SDB has supported Child Assault Prevention's essential work in engaging schools and the communities around them in the prevention of abuse.

It is estimated that 1 in 5 adults aged 18-74 experienced at least one form of child abuse, whether emotional, physical, sexual or witnessing domestic abuse, before the age of 16 years — 8.5 million people (Crime Survey England & Wales 2020). It is recognised that these will be ‘the ones we know about — those who have disclosed’. NSPCC recognises that the figure is likely to be significantly higher than this.

 

If anything else were causing these kinds of statistics, prevention would be funded and everything possible done to stop whatever was causing this.

CAP UK (Child Assault Prevention) aims to help all children become "Safe, Strong and Free" preventing all forms of abuse. CAP focuses particularly on preventing bullying, safety around strangers when out and about and online and critically, safety around known adults, including from sexual abuse. Children and their communities — parents and carers and staff — are included in CAP’s unique whole school community approach.

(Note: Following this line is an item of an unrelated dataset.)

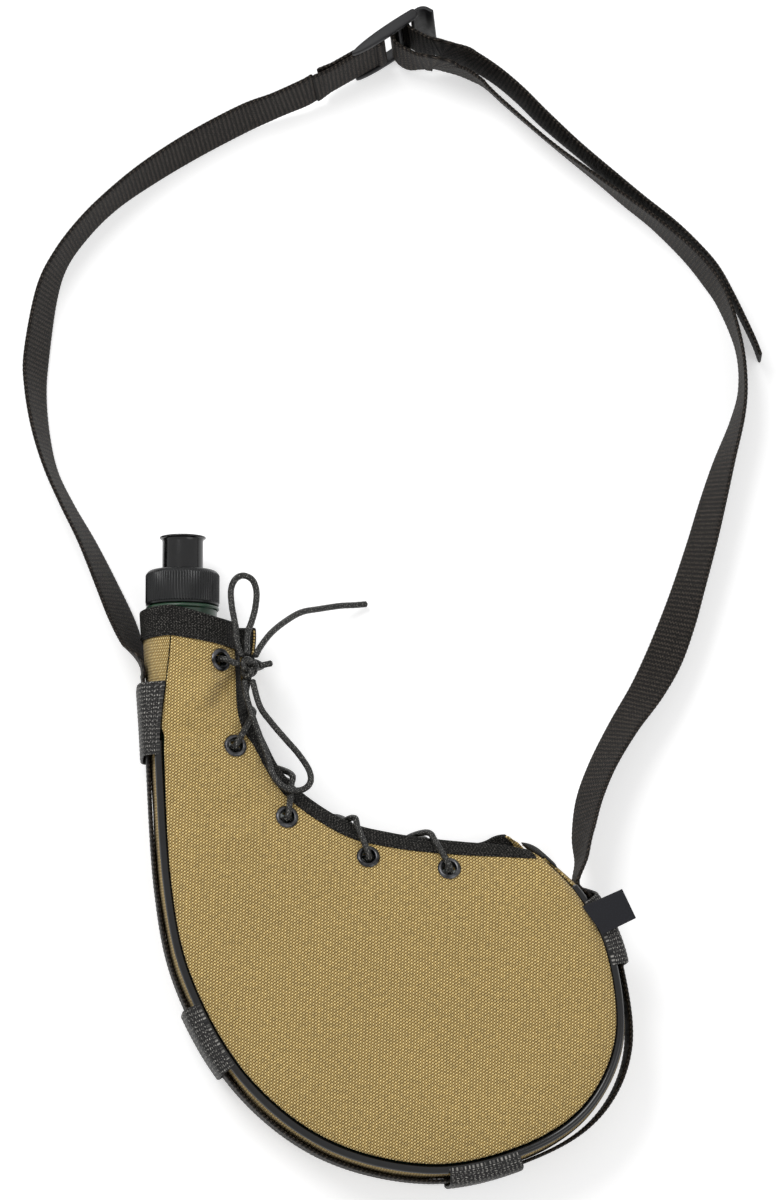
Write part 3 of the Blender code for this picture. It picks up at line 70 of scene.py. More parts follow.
MID_HEIGHT = 25.0 * MM
FRONT_CROWN, NECK_CROWN, BACK_CROWN = 25.0 * MM, 22.5 * MM, 26.8 * MM
GUSSET_WIDTH, GUSSET_BULGE, GUSSET_END_BULGE = 39.0 * MM, 4.5 * MM, 2.5 * MM
NECK_WRAP, NECK_WRAP_LENGTH, NECK_LENGTH = 9.5 * MM, 70.0 * MM, 75.0 * MM
LIP_HEIGHT, NECK_LIP_HEIGHT = 15.0 * MM, 8.0 * MM
FRONT_LIP_REACH, BACK_LIP_REACH, SEAM_REACH, NARROW_WIDTH = 36.0 * MM, 52.0 * MM, 26.0 * MM, 48.0 * MM
FABRIC, TAPE, TAPE_SETTLED = 1.0 * MM, 0.8 * MM, 0.45 * MM

# Trim, webbing, flask, cap and lace sizes, as in the CAD source
PIPING_DIAMETER, PIPING_START, PIPING_END, PIPING_RAMP = 4.0 * MM, 62.0 * MM, 538.0 * MM, 12.0 * MM
PIPING_OUT, PIPING_DOWN = 0.8 * MM, 0.6 * MM
LIP_TAPE_WIDTH, LIP_TAPE_START_WIDTH, LIP_TAPE_END_WIDTH = 7.6 * MM, 2.9 * MM, 4.5 * MM
COLLAR_TAPE_WIDTH, END_TAPE_REACH, COLLAR_SAG = 13.5 * MM, 0.93, 2.4 * MM
EYELET_COUNT, EYELET_FIRST, EYELET_PITCH = 5, 20.0 * MM, 36.8 * MM
EYELET_SETBACKS = np.array((8.8, 13.6, 13.6, 13.2, 13.2)) * MM
EYELET_FLANGE_RADIUS, EYELET_BORE_RADIUS, EYELET_WALL, EYELET_FLANGE = 5.5 * MM, 3.1 * MM, 0.6 * MM, 0.7 * MM
EYELET_CURVE_ALLOWANCES = np.array((1.2, 0.5, 0.5, 0.5, 0.5)) * MM
WEBBING_WIDTH, WEBBING, KEEPER_WEBBING = 25.0 * MM, 1.6 * MM, 1.4 * MM
KEEPER_LENGTH, KEEPER_SLACK, LOOP_OVER = 34.5 * MM, 1.2 * MM, 1.9 * MM
KEEPER_STARTS = np.array((35.0, 190.0, 344.0, 493.5)) * MM
STRAP_PROUD, STRAP_SLACK = 3.0 * MM, 2.5 * MM
STRAP_SPAN = KEEPER_STARTS[0] - STRAP_PROUD, KEEPER_STARTS[-1] + KEEPER_LENGTH + STRAP_PROUD
LABEL_CORNERS = np.array([(91.3, -23.8), (110.2, -15.2), (116.7, -28.9), (100.6, -36.9)]) * MM
LABEL_HEIGHTS, LABEL = (48.6 * MM, 46.4 * MM), 0.6 * MM
FLASK_WALL, FLASK_EASE, FLASK_CROWN, FLASK_LACED_SETBACK = 1.5 * MM, 2.3 * MM, 23.2 * MM, 13.0 * MM
FLASK_END_START, FLASK_REACH = 0.84, 0.95
NECK_X, NECK_RADIUS, FINISH_RADIUS, NECK_BORE_RADIUS = -96.4 * MM, 16.4 * MM, 14.6 * MM, 12.6 * MM
BEAD_RADIUS, NECK_FOOT_Y, BEAD_Y, BEAD_WIDTH, RIM_Y = 17.5 * MM, 111.0 * MM, 118.6 * MM, 2.2 * MM, 133.0 * MM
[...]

In 2018, as a result of funding cuts in schools, CAP was having increasing difficulty in reaching children and engaging and including schools that are challenged with the costs of running this programme. Between 2018-2020, SDB has supported CAP UK (Child Assault Prevention) in developing their work in schools. In particular, we funded parent and staff workshops that are fundamental in supporting the abuse prevention workshops that are carried out with children in primary schools.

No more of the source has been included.